Michael Berkeley's guest today is screenwriter and film director Terence Davies. Davies overcame a difficult childhood, as one of 10 children born to working-class, Catholic parents in Liverpool, to achieve critical acclaim as a writer and director.

He left school at just 16 and worked as a clerk for 10 years before applying to the National Film School, where he completed an autobiographical trilogy of short films. He has since released feature films including: Distant Voices, Still Lives; and The Long Day Closes, both set in post-war Liverpool; and adaptations of the novels The Neon Bible and The House Of Mirth.

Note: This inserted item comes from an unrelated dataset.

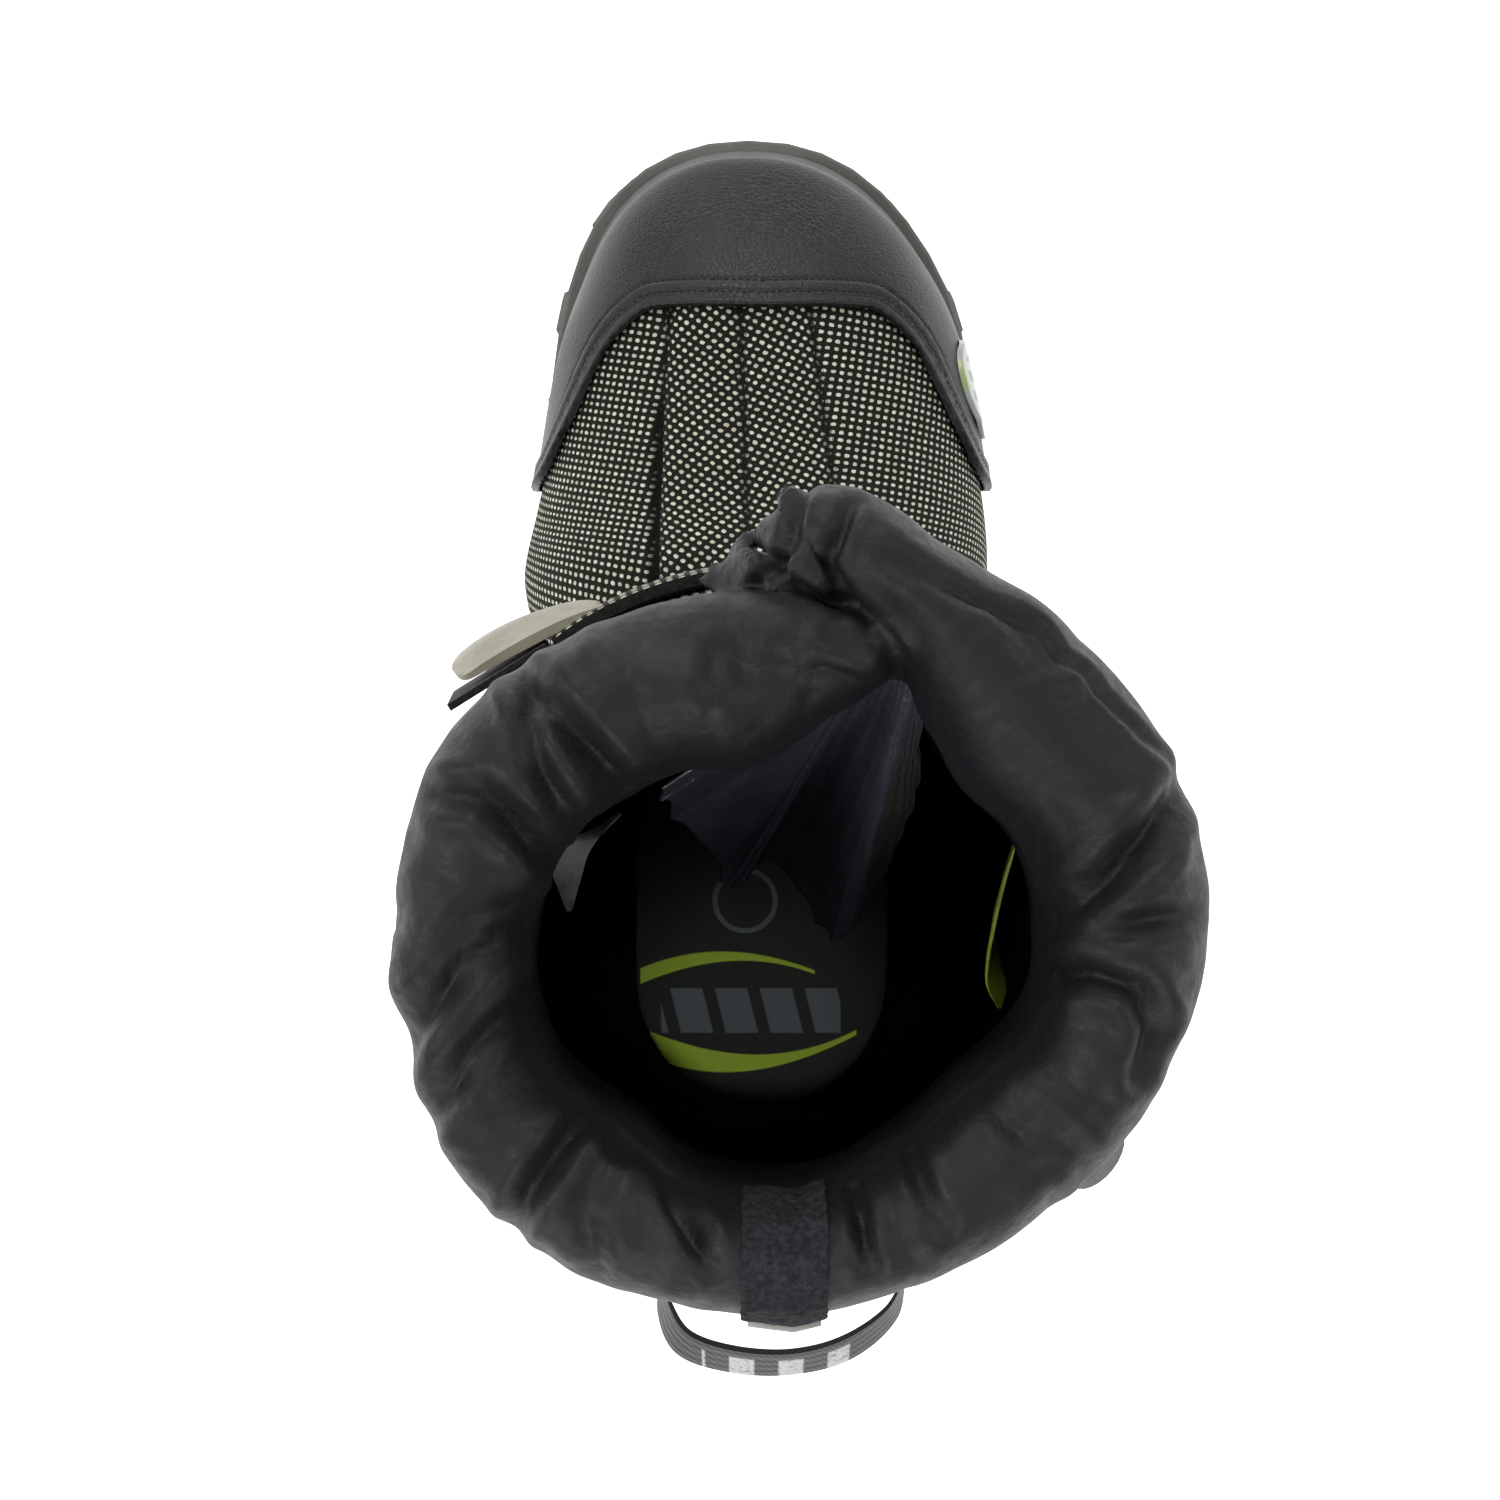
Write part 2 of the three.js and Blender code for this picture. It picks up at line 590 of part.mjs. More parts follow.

His most recently released work, the documentary Of Time And The City, is a moving and poetic portrait of Liverpool.

Music has always played a crucial part in Terence Davies's life, and arouses enormous enthusiasm in him. He sees music very much from the filmmaker's point of view, in visual terms, and vividly describes his reaction to Bernard Herrmann's masterly score for Hitchcock's Psycho.

He has always loved the escapism of musicals, and his choices include songs from Singin' In The Rain; Gypsy; and Love Me Or Leave Me. The voice of Kathleen Ferrier takes him back to his childhood, whereas he came to orchestral music (represented with symphonies by Sibelius, Shostakovich and Bruckner) later in life.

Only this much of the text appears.